╭─ SUPPLIED MATERIAL

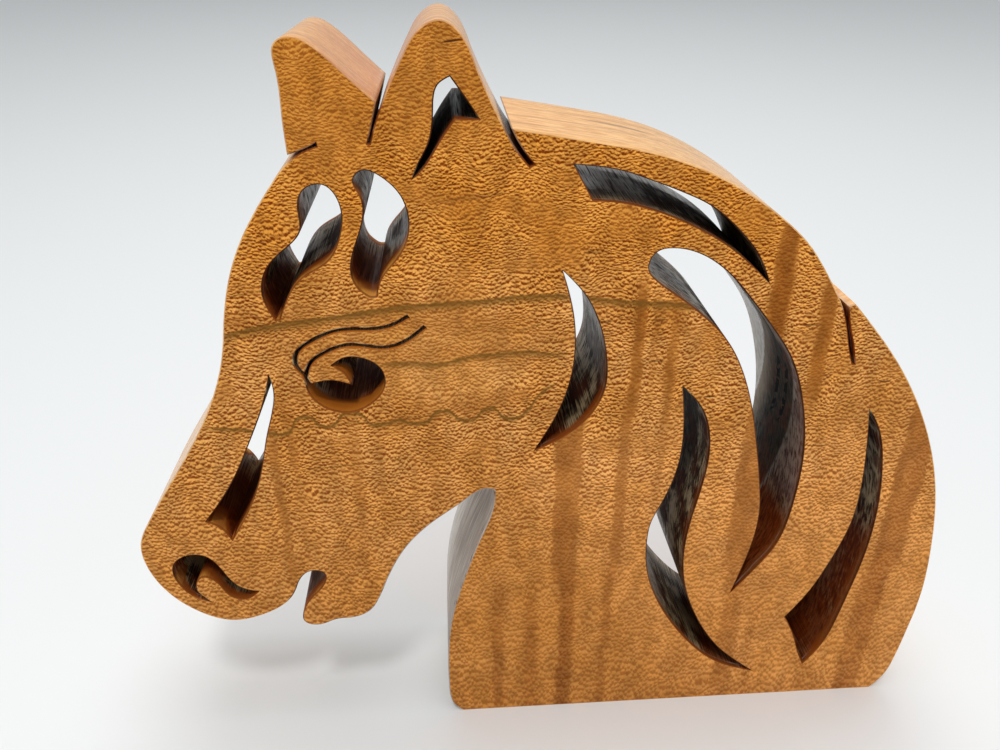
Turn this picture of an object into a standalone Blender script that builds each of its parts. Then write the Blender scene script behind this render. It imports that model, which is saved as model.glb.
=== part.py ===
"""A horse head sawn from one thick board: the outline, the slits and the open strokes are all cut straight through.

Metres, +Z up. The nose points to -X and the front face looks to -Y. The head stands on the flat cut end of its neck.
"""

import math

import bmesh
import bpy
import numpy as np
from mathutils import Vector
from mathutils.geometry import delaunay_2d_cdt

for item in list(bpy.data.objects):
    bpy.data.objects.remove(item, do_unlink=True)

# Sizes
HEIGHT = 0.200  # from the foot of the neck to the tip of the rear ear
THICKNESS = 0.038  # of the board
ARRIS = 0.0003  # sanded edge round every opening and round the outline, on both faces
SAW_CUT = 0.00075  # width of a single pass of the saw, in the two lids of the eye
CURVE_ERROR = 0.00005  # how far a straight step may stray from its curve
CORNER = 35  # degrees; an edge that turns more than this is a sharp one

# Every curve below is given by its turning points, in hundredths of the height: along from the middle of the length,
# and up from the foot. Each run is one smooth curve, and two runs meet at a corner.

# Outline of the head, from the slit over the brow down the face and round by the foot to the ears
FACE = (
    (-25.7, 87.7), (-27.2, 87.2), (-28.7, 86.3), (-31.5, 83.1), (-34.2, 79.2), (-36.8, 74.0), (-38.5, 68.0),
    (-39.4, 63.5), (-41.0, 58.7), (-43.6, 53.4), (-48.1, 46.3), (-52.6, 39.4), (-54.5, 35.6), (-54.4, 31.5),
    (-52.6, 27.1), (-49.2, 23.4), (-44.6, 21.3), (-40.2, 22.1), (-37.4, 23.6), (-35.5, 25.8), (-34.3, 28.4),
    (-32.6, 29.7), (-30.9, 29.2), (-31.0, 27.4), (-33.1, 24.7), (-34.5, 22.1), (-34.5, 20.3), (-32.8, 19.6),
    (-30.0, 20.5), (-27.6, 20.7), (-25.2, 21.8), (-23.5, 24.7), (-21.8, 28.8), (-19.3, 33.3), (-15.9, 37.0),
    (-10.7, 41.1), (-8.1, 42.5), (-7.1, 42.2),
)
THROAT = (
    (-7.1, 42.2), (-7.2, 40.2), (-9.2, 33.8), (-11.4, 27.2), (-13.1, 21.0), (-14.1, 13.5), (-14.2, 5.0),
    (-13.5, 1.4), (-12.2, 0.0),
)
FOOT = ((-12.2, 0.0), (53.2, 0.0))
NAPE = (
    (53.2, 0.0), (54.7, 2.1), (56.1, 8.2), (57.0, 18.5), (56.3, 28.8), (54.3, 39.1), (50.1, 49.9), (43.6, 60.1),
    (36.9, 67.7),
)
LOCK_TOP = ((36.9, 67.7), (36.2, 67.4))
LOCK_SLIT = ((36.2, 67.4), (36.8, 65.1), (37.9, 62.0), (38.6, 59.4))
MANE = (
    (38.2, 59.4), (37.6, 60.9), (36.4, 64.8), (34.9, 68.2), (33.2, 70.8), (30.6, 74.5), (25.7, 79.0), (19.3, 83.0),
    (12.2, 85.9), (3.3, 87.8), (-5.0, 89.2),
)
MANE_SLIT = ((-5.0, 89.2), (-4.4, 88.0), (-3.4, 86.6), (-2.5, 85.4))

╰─

*EXERCISE DESCRIPTION*:
Extract each line of the listing above, copying it word for word.

*EXERCISE SOLUTION*:
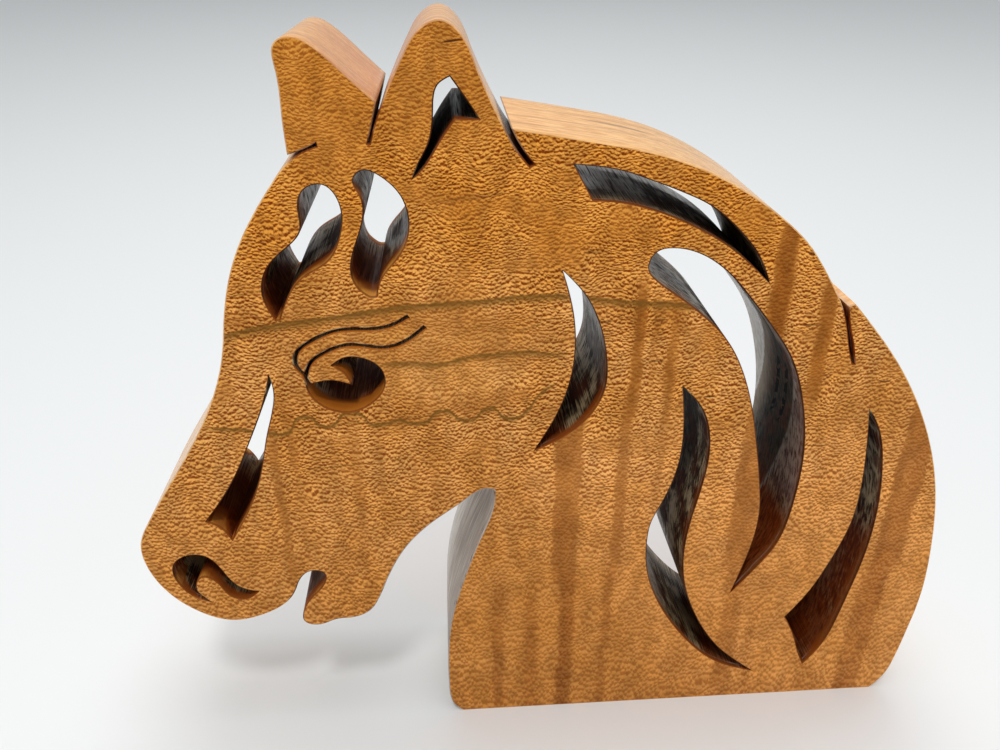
Turn this picture of an object into a standalone Blender script that builds each of its parts. Then write the Blender scene script behind this render. It imports that model, which is saved as model.glb.
=== part.py ===
"""A horse head sawn from one thick board: the outline, the slits and the open strokes are all cut straight through.

Metres, +Z up. The nose points to -X and the front face looks to -Y. The head stands on the flat cut end of its neck.
"""

import math

import bmesh
import bpy
import numpy as np
from mathutils import Vector
from mathutils.geometry import delaunay_2d_cdt

for item in list(bpy.data.objects):
    bpy.data.objects.remove(item, do_unlink=True)

# Sizes
HEIGHT = 0.200  # from the foot of the neck to the tip of the rear ear
THICKNESS = 0.038  # of the board
ARRIS = 0.0003  # sanded edge round every opening and round the outline, on both faces
SAW_CUT = 0.00075  # width of a single pass of the saw, in the two lids of the eye
CURVE_ERROR = 0.00005  # how far a straight step may stray from its curve
CORNER = 35  # degrees; an edge that turns more than this is a sharp one

# Every curve below is given by its turning points, in hundredths of the height: along from the middle of the length,
# and up from the foot. Each run is one smooth curve, and two runs meet at a corner.

# Outline of the head, from the slit over the brow down the face and round by the foot to the ears
FACE = (
    (-25.7, 87.7), (-27.2, 87.2), (-28.7, 86.3), (-31.5, 83.1), (-34.2, 79.2), (-36.8, 74.0), (-38.5, 68.0),
    (-39.4, 63.5), (-41.0, 58.7), (-43.6, 53.4), (-48.1, 46.3), (-52.6, 39.4), (-54.5, 35.6), (-54.4, 31.5),
    (-52.6, 27.1), (-49.2, 23.4), (-44.6, 21.3), (-40.2, 22.1), (-37.4, 23.6), (-35.5, 25.8), (-34.3, 28.4),
    (-32.6, 29.7), (-30.9, 29.2), (-31.0, 27.4), (-33.1, 24.7), (-34.5, 22.1), (-34.5, 20.3), (-32.8, 19.6),
    (-30.0, 20.5), (-27.6, 20.7), (-25.2, 21.8), (-23.5, 24.7), (-21.8, 28.8), (-19.3, 33.3), (-15.9, 37.0),
    (-10.7, 41.1), (-8.1, 42.5), (-7.1, 42.2),
)
THROAT = (
    (-7.1, 42.2), (-7.2, 40.2), (-9.2, 33.8), (-11.4, 27.2), (-13.1, 21.0), (-14.1, 13.5), (-14.2, 5.0),
    (-13.5, 1.4), (-12.2, 0.0),
)
FOOT = ((-12.2, 0.0), (53.2, 0.0))
NAPE = (
    (53.2, 0.0), (54.7, 2.1), (56.1, 8.2), (57.0, 18.5), (56.3, 28.8), (54.3, 39.1), (50.1, 49.9), (43.6, 60.1),
    (36.9, 67.7),
)
LOCK_TOP = ((36.9, 67.7), (36.2, 67.4))
LOCK_SLIT = ((36.2, 67.4), (36.8, 65.1), (37.9, 62.0), (38.6, 59.4))
MANE = (
    (38.2, 59.4), (37.6, 60.9), (36.4, 64.8), (34.9, 68.2), (33.2, 70.8), (30.6, 74.5), (25.7, 79.0), (19.3, 83.0),
    (12.2, 85.9), (3.3, 87.8), (-5.0, 89.2),
)
MANE_SLIT = ((-5.0, 89.2), (-4.4, 88.0), (-3.4, 86.6), (-2.5, 85.4))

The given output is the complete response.